Locate the line that contains "part finishes it." in the entries below, then repeat it and every following line through the line that contains "return math.atan2(place.x - centre.x, place.y", exactly, and no others.

— start of Exercise data —

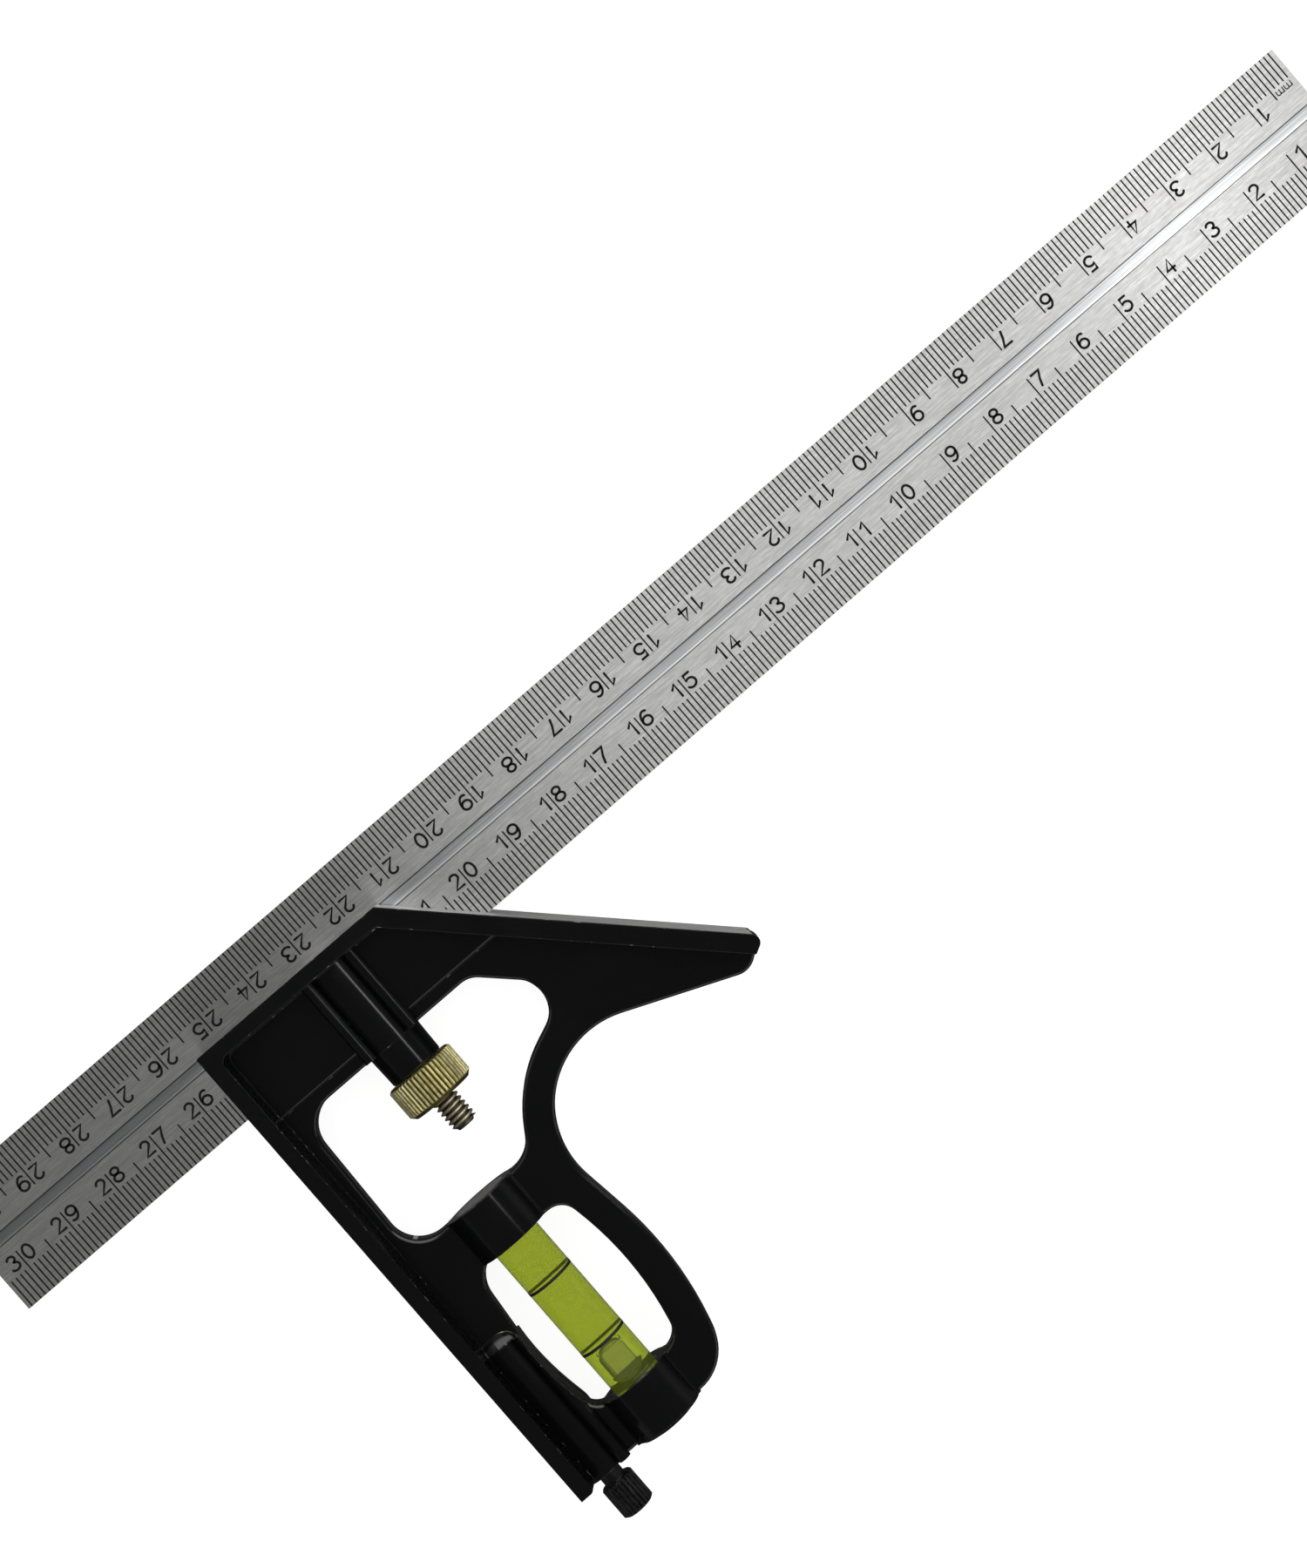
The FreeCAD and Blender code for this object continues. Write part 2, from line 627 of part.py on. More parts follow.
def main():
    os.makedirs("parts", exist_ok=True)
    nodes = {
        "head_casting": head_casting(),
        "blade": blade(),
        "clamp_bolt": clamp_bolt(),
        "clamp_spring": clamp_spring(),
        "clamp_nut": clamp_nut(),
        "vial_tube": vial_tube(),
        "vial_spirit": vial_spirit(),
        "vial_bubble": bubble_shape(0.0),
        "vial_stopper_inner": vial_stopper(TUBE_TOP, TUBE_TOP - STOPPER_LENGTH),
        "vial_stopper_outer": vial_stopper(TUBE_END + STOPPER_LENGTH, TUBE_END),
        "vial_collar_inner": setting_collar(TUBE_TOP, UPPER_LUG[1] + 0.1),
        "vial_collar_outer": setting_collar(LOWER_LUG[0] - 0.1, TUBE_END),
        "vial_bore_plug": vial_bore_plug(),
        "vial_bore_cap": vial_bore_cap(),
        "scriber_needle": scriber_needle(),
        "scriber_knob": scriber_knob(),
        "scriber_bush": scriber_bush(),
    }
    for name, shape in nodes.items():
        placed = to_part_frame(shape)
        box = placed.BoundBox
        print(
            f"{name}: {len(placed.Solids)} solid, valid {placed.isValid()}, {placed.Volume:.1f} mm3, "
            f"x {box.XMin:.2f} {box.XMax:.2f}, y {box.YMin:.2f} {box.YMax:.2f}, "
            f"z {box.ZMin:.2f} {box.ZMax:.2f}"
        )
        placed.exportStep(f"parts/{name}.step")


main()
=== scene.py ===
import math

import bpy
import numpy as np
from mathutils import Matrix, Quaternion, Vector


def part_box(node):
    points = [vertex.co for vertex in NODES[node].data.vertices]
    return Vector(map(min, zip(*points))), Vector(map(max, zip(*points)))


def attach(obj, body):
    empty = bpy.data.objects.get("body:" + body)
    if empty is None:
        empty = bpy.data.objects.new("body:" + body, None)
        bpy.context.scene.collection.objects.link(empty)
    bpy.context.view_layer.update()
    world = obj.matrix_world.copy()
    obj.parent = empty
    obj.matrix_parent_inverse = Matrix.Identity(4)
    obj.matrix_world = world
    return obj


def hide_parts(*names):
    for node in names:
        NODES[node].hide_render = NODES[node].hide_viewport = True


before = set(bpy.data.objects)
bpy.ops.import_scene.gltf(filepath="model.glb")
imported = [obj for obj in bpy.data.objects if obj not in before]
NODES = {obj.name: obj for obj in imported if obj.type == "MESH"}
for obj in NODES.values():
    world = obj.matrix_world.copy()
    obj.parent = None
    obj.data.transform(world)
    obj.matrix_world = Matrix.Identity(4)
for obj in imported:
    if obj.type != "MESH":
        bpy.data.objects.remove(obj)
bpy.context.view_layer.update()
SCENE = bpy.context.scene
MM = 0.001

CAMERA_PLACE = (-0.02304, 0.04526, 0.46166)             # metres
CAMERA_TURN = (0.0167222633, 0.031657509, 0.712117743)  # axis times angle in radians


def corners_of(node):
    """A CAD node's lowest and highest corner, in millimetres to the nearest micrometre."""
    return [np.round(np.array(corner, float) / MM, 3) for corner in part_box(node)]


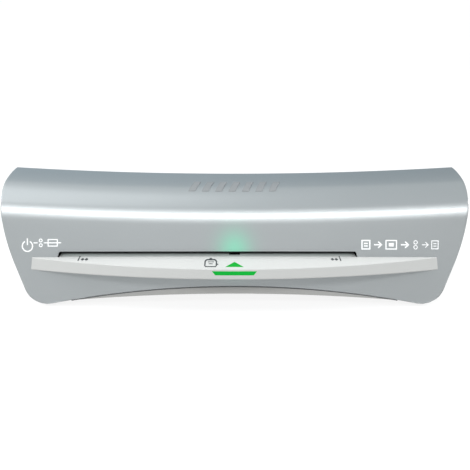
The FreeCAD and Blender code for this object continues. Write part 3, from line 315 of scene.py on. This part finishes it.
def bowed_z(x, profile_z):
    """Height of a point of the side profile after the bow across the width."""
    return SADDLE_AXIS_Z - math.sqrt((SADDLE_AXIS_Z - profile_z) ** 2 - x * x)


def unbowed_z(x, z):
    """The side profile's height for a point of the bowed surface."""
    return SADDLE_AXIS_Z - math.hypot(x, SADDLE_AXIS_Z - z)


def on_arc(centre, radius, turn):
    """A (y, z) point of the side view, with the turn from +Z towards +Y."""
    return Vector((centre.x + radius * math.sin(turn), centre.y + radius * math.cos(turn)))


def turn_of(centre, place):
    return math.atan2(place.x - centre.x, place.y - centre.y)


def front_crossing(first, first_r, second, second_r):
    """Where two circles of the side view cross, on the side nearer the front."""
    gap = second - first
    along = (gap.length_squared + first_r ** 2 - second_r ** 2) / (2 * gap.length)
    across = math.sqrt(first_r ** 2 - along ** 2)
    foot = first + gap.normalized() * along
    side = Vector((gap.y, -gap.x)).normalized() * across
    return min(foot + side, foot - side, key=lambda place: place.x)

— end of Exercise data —

Answer:
The FreeCAD and Blender code for this object continues. Write part 3, from line 315 of scene.py on. This part finishes it.
def bowed_z(x, profile_z):
    """Height of a point of the side profile after the bow across the width."""
    return SADDLE_AXIS_Z - math.sqrt((SADDLE_AXIS_Z - profile_z) ** 2 - x * x)


def unbowed_z(x, z):
    """The side profile's height for a point of the bowed surface."""
    return SADDLE_AXIS_Z - math.hypot(x, SADDLE_AXIS_Z - z)


def on_arc(centre, radius, turn):
    """A (y, z) point of the side view, with the turn from +Z towards +Y."""
    return Vector((centre.x + radius * math.sin(turn), centre.y + radius * math.cos(turn)))


def turn_of(centre, place):
    return math.atan2(place.x - centre.x, place.y - centre.y)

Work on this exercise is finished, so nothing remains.